Begin Dataset content

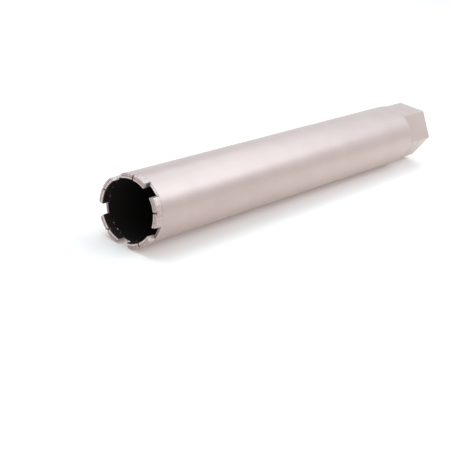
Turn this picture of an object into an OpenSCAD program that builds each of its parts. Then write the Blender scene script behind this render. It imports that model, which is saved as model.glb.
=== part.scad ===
// Diamond core bit for wet drilling: a steel barrel with brazed diamond segments at
// its cutting end and a hexagonal hub with an internal thread at its drive end.
// It lies on its side along X, with the crown towards -X and a water slot facing down.

/* [Barrel] */
// Outside diameter of the barrel tube
barrel_od = 50; // [40:1:80]
// Wall thickness of the barrel tube
barrel_wall = 2; // [1.5:0.25:3]
// Length of the barrel tube, from the segments to the hub collar
barrel_length = 328; // [150:1:450]

/* [Segments] */
// Length of one diamond segment along its chord
segment_length = 20; // [14:0.5:24]
// Height of a segment above the end of the barrel, to its ridge
segment_height = 7; // [5:0.5:12]
// How far a segment stands out past the outside of the barrel
outer_side_clearance = 0.5; // [0.2:0.1:1]
// How far a segment stands in past the inside of the barrel
inner_side_clearance = 1; // [0.2:0.1:1.5]
// Drop from the ridge of the cutting face to its two long edges
ridge_drop = 0.6; // [0.2:0.1:1.5]
// Width of the small notch across the middle of the cutting face
notch_width = 1.2; // [0.8:0.1:2]
// Depth of that notch below the ridge
notch_depth = 1.6; // [1:0.1:3]

/* [Hub] */
// Size of the hexagon across its flats
hex_flats = 41.3; // [38:0.1:50]
// Length of the hexagon, from the collar to the end of the hub
hex_length = 33; // [20:1:50]
// How far the corners at the end of the hexagon are turned down, on the radius
corner_relief = 0.3; // [0.1:0.1:2]
// Length of the round collar between the barrel and the hexagon
collar_length = 8; // [5:0.5:15]
// Radius that rounds the shoulder of the collar
collar_rounding = 6; // [1:0.5:7]
// Length of the spigot that centres the hub inside the barrel
spigot_length = 6; // [3:0.5:15]
// Radial clearance between the spigot and the inside of the barrel
spigot_clearance = 0.1; // [0.05:0.05:0.3]

/* [Thread] */
// Major diameter of the internal thread, which sets the bore through the hub
thread_major = 31.75; // [20:0.25:34]
// Countersink at the mouth of the thread, on the radius
mouth_chamfer = 1.5; // [0.5:0.25:2]

/* [Hidden] */
$fn = 120;

segment_count = 5;
slot_pitch = 360 / segment_count;
cut_past = 1;

barrel_radius = barrel_od / 2;
barrel_bore_radius = barrel_radius - barrel_wall;
crown_radius = barrel_radius + outer_side_clearance;
core_radius = barrel_bore_radius - inner_side_clearance;
ridge_radius = (crown_radius + core_radius) / 2;

// Distances along the axis, from the ridges of the crown to the end of the hub
barrel_start = segment_height;
barrel_end = barrel_start + barrel_length;
hex_start = barrel_end + collar_length;
hub_end = hex_start + hex_length;
spigot_start = barrel_end - spigot_length;

hex_corner_radius = hex_flats / 2 / cos(30);
// The dome is centred one corner radius inside the hub's end
dome_radius = norm([hex_corner_radius - corner_relief, hex_corner_radius]);
thread_radius = thread_major / 2;

// The corners of two neighbouring segments stand on either side of the slot below
slot_half_angle = slot_pitch / 2 - asin(segment_length / 2 / crown_radius);
axis_height = max(barrel_radius, crown_radius * cos(slot_half_angle));

// Lays a shape built upright on Z down along X, with its own X side facing the floor
module laid() {
    translate([-hub_end / 2, 0, axis_height])
        rotate([0, 90, 0])
            children();
}

// Outline of a segment's section, with the ridge of its cutting face at height 0
module segment_section() {
    polygon([
        [core_radius, segment_height],
        [core_radius, ridge_drop],
        [ridge_radius, 0],
        [crown_radius, ridge_drop],
        [crown_radius, segment_height]
    ]);
}

// One segment: a curved block with parallel ends and a notch across its cutting face
module segment(index) {
    color([0.80, 0.75, 0.73])
        laid()
            rotate([0, 0, (index - 0.5) * slot_pitch])
                difference() {
                    intersection() {
                        rotate_extrude()
                            segment_section();
                        translate([0, -segment_length / 2, -cut_past])
                            cube([crown_radius + cut_past, segment_length, segment_height + 2 * cut_past]);
                    }
                    translate([core_radius - cut_past, -notch_width / 2, -cut_past])
                        cube([crown_radius - core_radius + 2 * cut_past, notch_width, notch_depth + cut_past]);
                }
}

// Barrel: a plain tube with both ends cut square
module barrel() {
    color([0.86, 0.82, 0.81])
        laid()
            translate([0, 0, barrel_start])
                difference() {
                    cylinder(r = barrel_radius, h = barrel_length);
                    translate([0, 0, -cut_past])
                        cylinder(r = barrel_bore_radius, h = barrel_length + 2 * cut_past);
                }
}

// Half section of the round part of the hub: the spigot and the collar
module hub_section() {
    translate([0, spigot_start])
        square([barrel_bore_radius - spigot_clearance, spigot_length + cut_past]);
    translate([0, barrel_end])
        square([barrel_radius, collar_length - collar_rounding]);
    translate([0, barrel_end])
        square([barrel_radius - collar_rounding, collar_length]);
    translate([barrel_radius - collar_rounding, hex_start - collar_rounding])
        circle(r = collar_rounding);
}

// Round blank of the hexagon, with a domed end that takes the corners off there
module domed_blank() {
    translate([0, 0, barrel_end])
        cylinder(r = dome_radius, h = hub_end - hex_corner_radius - barrel_end);
    translate([0, 0, hub_end - hex_corner_radius])
        sphere(r = dome_radius);
}

// Hexagon of the hub, with the corners of its free end turned off
module hub_hexagon() {
    intersection() {
        translate([0, 0, barrel_end])
            rotate([0, 0, 30])
                cylinder(r = hex_corner_radius, h = hub_end - barrel_end, $fn = 6);
        domed_blank();
    }
}

// Hub: spigot, collar and hexagon in one piece, with the thread's bore right through
module hub() {
    color([0.84, 0.78, 0.77])
        laid()
            difference() {
                union() {
                    rotate_extrude()
                        hub_section();
                    hub_hexagon();
                }
                translate([0, 0, spigot_start - cut_past])
                    cylinder(r = thread_radius, h = hub_end - spigot_start + 2 * cut_past);
                translate([0, 0, hub_end - mouth_chamfer])
                    cylinder(
                        r1 = thread_radius,
                        r2 = thread_radius + mouth_chamfer + cut_past,
                        h = mouth_chamfer + cut_past
                    );
            }
}

hub();
barrel();
segment(1);  // segment_1
segment(2);  // segment_2
segment(3);  // segment_3
segment(4);  // segment_4
segment(5);  // segment_5
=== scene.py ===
import math

import bmesh
import bpy
from mathutils import Matrix, Vector, noise


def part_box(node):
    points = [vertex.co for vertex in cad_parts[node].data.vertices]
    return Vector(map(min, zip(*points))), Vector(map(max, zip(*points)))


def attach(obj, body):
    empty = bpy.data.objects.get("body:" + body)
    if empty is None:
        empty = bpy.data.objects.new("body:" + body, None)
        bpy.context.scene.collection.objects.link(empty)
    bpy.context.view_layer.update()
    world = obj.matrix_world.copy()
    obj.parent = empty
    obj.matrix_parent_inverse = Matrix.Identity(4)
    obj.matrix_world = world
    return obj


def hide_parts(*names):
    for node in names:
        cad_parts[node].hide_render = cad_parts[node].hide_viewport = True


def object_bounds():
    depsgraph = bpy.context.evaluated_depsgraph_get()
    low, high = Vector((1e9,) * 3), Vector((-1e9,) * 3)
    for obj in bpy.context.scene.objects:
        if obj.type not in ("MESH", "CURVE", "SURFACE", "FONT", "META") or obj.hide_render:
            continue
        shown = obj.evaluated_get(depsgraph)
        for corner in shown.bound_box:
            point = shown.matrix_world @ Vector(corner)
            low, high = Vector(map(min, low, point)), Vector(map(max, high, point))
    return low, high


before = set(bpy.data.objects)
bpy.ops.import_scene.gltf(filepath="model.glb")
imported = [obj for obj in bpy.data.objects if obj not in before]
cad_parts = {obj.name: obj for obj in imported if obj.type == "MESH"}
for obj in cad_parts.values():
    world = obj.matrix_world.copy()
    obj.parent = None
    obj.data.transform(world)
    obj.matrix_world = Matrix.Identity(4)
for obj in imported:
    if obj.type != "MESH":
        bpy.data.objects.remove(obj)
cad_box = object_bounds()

scene = bpy.context.scene

# Camera
# A long lens looks down at the crown from the cutting end and leans a little to one side,
# so that the barrel runs away from it to the upper right.
camera_place = Vector((-0.7486, -0.4531, 0.3281))
camera_aim = Vector((-0.0709, 0.0, -0.0118))
camera_lean = math.radians(11.0)
camera_lens = 94.84
film_width = 36.0
farthest_sight = 60.0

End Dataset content

- [Task goal]: Retype only what lies between the line bearing "bore right through" and the line bearing "obj.matrix_parent_inverse = Matrix.Identity(4)", keeping both of those lines.

- [Problem solution]:
// Hub: spigot, collar and hexagon in one piece, with the thread's bore right through
module hub() {
    color([0.84, 0.78, 0.77])
        laid()
            difference() {
                union() {
                    rotate_extrude()
                        hub_section();
                    hub_hexagon();
                }
                translate([0, 0, spigot_start - cut_past])
                    cylinder(r = thread_radius, h = hub_end - spigot_start + 2 * cut_past);
                translate([0, 0, hub_end - mouth_chamfer])
                    cylinder(
                        r1 = thread_radius,
                        r2 = thread_radius + mouth_chamfer + cut_past,
                        h = mouth_chamfer + cut_past
                    );
            }
}

hub();
barrel();
segment(1);  // segment_1
segment(2);  // segment_2
segment(3);  // segment_3
segment(4);  // segment_4
segment(5);  // segment_5
=== scene.py ===
import math

import bmesh
import bpy
from mathutils import Matrix, Vector, noise


def part_box(node):
    points = [vertex.co for vertex in cad_parts[node].data.vertices]
    return Vector(map(min, zip(*points))), Vector(map(max, zip(*points)))


def attach(obj, body):
    empty = bpy.data.objects.get("body:" + body)
    if empty is None:
        empty = bpy.data.objects.new("body:" + body, None)
        bpy.context.scene.collection.objects.link(empty)
    bpy.context.view_layer.update()
    world = obj.matrix_world.copy()
    obj.parent = empty
    obj.matrix_parent_inverse = Matrix.Identity(4)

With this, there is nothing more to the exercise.